■ **THE PROBLEM**
Hand back each line, unchanged, from the top down to the line where "scene.collection.objects.link(holder)" sits.

Start DATA SECTION

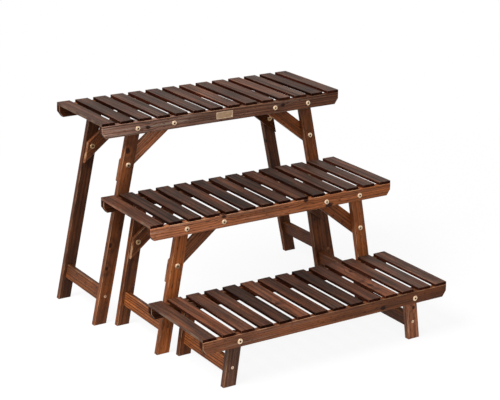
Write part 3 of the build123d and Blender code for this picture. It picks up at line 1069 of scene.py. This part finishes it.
floorShape = bmesh.new()
bmesh.ops.create_grid(floorShape, x_segments=1, y_segments=1, size=studioLook["floorSize"] / 2)
floor = addObject("studioFloor", floorShape, (paper,))
floor.location = (0, 0, cadLow.z - studioLook["floorDrop"] * mm)
floor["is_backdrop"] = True

world = bpy.data.worlds.new("studio")
world.use_nodes = True
skyTree = world.node_tree
skyTree.nodes.clear()
direct, shiny = raysThatSee(skyTree)
level = addNode(skyTree, "MapRange", {0: direct, 3: studioLook["skyLevel"], 4: 1.0}).outputs[0]
level = addNode(skyTree, "Math", {0: level, 1: shiny}, operation="MAXIMUM").outputs[0]
sky = addNode(skyTree, "Background", {"Color": (1, 1, 1, 1), "Strength": level}).outputs[0]
addNode(skyTree, "OutputWorld", {"Surface": sky})
scene.world = world


def addSoftbox(name, place, size, power):
    lamp = bpy.data.lights.new(name, "AREA")
    lamp.shape = "SQUARE"
    lamp.size = size
    lamp.energy = power
    holder = bpy.data.objects.new(name, lamp)
    holder.location = place
    direction = Vector(studioLook["lampTarget"]) - Vector(place)
    holder.rotation_euler = direction.to_track_quat("-Z", "Y").to_euler()
    scene.collection.objects.link(holder)


addSoftbox("keySoftbox", studioLook["keyPlace"], studioLook["keySize"], studioLook["keyPower"])
addSoftbox("fillSoftbox", studioLook["fillPlace"], studioLook["fillSize"], studioLook["fillPower"])

cameraLook = {
    "target": (0.1194, 0.1794, 0.28),
    "distance": 4.3962,  # m
    "turn": 32.615,  # degrees round the object to its left
    "tilt": 18.206,  # degrees down
    "roll": 0.646,  # degrees
    "lens": 104.553,  # mm
    "sensor": 36.0,  # mm
}
turn, tilt, roll = (math.radians(cameraLook[key]) for key in ("turn", "tilt", "roll"))
forward = Vector((math.sin(turn) * math.cos(tilt), math.cos(turn) * math.cos(tilt), -math.sin(tilt)))
levelRight = Vector((math.cos(turn), -math.sin(turn), 0))
levelUp = levelRight.cross(forward)
right = levelRight * math.cos(roll) + levelUp * math.sin(roll)
up = levelUp * math.cos(roll) - levelRight * math.sin(roll)
place = Vector(cameraLook["target"]) - forward * cameraLook["distance"]
cameraData = bpy.data.cameras.new("camera")
cameraData.sensor_width = cameraLook["sensor"]
cameraData.lens = cameraLook["lens"]
camera = bpy.data.objects.new("camera", cameraData)
camera.matrix_world = Matrix((
    (right.x, up.x, -forward.x, place.x),
    (right.y, up.y, -forward.y, place.y),
    (right.z, up.z, -forward.z, place.z),
    (0, 0, 0, 1),
))
scene.collection.objects.link(camera)
scene.camera = camera
scene.view_settings.view_transform = "Standard"
print("studio ready")

low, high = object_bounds()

End DATA SECTION

■ **RESPONSE**
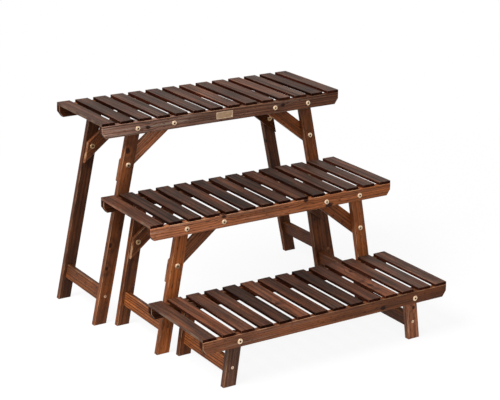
Write part 3 of the build123d and Blender code for this picture. It picks up at line 1069 of scene.py. This part finishes it.
floorShape = bmesh.new()
bmesh.ops.create_grid(floorShape, x_segments=1, y_segments=1, size=studioLook["floorSize"] / 2)
floor = addObject("studioFloor", floorShape, (paper,))
floor.location = (0, 0, cadLow.z - studioLook["floorDrop"] * mm)
floor["is_backdrop"] = True

world = bpy.data.worlds.new("studio")
world.use_nodes = True
skyTree = world.node_tree
skyTree.nodes.clear()
direct, shiny = raysThatSee(skyTree)
level = addNode(skyTree, "MapRange", {0: direct, 3: studioLook["skyLevel"], 4: 1.0}).outputs[0]
level = addNode(skyTree, "Math", {0: level, 1: shiny}, operation="MAXIMUM").outputs[0]
sky = addNode(skyTree, "Background", {"Color": (1, 1, 1, 1), "Strength": level}).outputs[0]
addNode(skyTree, "OutputWorld", {"Surface": sky})
scene.world = world


def addSoftbox(name, place, size, power):
    lamp = bpy.data.lights.new(name, "AREA")
    lamp.shape = "SQUARE"
    lamp.size = size
    lamp.energy = power
    holder = bpy.data.objects.new(name, lamp)
    holder.location = place
    direction = Vector(studioLook["lampTarget"]) - Vector(place)
    holder.rotation_euler = direction.to_track_quat("-Z", "Y").to_euler()
    scene.collection.objects.link(holder)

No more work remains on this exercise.